親知らずを放置するとどんなリスクがある? 痛みや腫れ、費用など抜歯に関する疑問を歯科医が解説
痛みや腫れなどの症状がないとそのまま放置しがちな親知らずですが、実際のところ親知らずをそのまま残しておくとどんなリスクがあるのでしょうか? 親知らずを抜くタイミングや放置するリスク、抜歯に関する様々な疑問(痛みや腫れ、費用など)をあだち歯科クリニックの足立先生に聞きました。 [この記事は、Medical DOC医療アドバイザーにより医療情報の信憑性について確認後に公開しております]
親知らずを抜くのはどんな時?抜歯をすすめられるケースを歯科医が解説
編集部: 歯医者さんで親知らずの抜歯をすすめられるのは、具体的にどのような時でしょうか? 足立先生: 緊急性が高いのは、親知らずに痛みや腫れなどの症状がすでに出ているケースです。このようなケースは痛みや腫れの症状を取り除くために、抜歯が必要になります。 編集部: では、痛みや腫れの症状がない場合は抜かなくてもいいのでしょうか? 足立先生: 緊急性はやや下がりますが、将来的に腫れや痛みが起こる可能性が高いケースについても抜歯をおすすめしています。具体的には、親知らずが横向きや斜め向きに生えているケースや歯ぐきが被さっているケースです。 このような親知らずは周囲にプラークがたまりやすいうえ、歯ブラシの毛先も届きにくいことから、その時点は問題がなくてもこの先腫れや痛みの出るリスクが高くなります。 編集部: そのほかに、親知らずの抜歯をすすめられるケースはありますか? 足立先生: 優先順位は低いですが、親知らずを残すことで将来的に前歯の歯並びが悪くなる可能性がある場合も抜歯をおすすめしています。 とくに、矯正治療では治療後の「後戻り」の原因になりやすいため、歯並びに影響を及ぼす可能性のある親知らずについては、矯正治療の前後で抜歯を検討します。
抜いたほうがいい親知らずを放置すると、どんなリスクがある?
編集部: 歯医者さんで「抜いたほうがいい」といわれた親知らずをそのまま放置すると、どのようなリスクがあるのでしょうか? 足立先生: 抜いたほうがいい親知らずをそのまま残すということは、お口の中に細菌が多い状態が維持されることにほかなりません。

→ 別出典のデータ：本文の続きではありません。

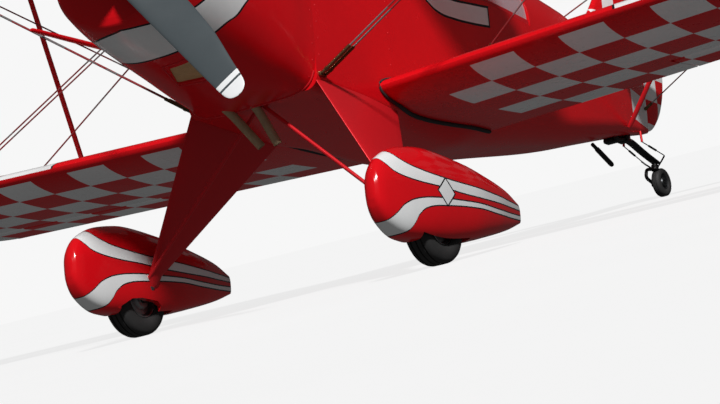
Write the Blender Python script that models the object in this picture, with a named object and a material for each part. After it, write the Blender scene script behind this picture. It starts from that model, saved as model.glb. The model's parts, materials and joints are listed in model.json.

なぜなら、親知らず周囲は毎日しっかり磨いているつもりでも、構造的にどうしてもプラークが残ってしまうためです。 この状態が長く続くと、親知らず周囲の腫れや痛みのほかに、親知らずの1つ手前の永久歯もむし歯・歯周病になるリスクが高くなります。 編集部: 親知らずの周囲が細菌の温床となって、それが口内に様々な悪影響を及ぼしてしまうのですね。 足立先生: はい。ただ、誤解してほしくないのが、これらは親知らずそのものが悪いわけでなく、大元の原因は口の中の細菌だということです。親知らずの生え方が少し悪くてもプラークコントロールが良好であればあまりトラブルは生じません。 細菌が多い状態が継続すると、歯ブラシで磨きにくい親知らず周囲に感染が生じて痛んだり腫れたりします。つまり、親知らず周囲のトラブルの原因は口の中の細菌が感染することです。 歯磨きでのプラークコントロールで少しでも細菌の量が少ない状態を維持することが大切です。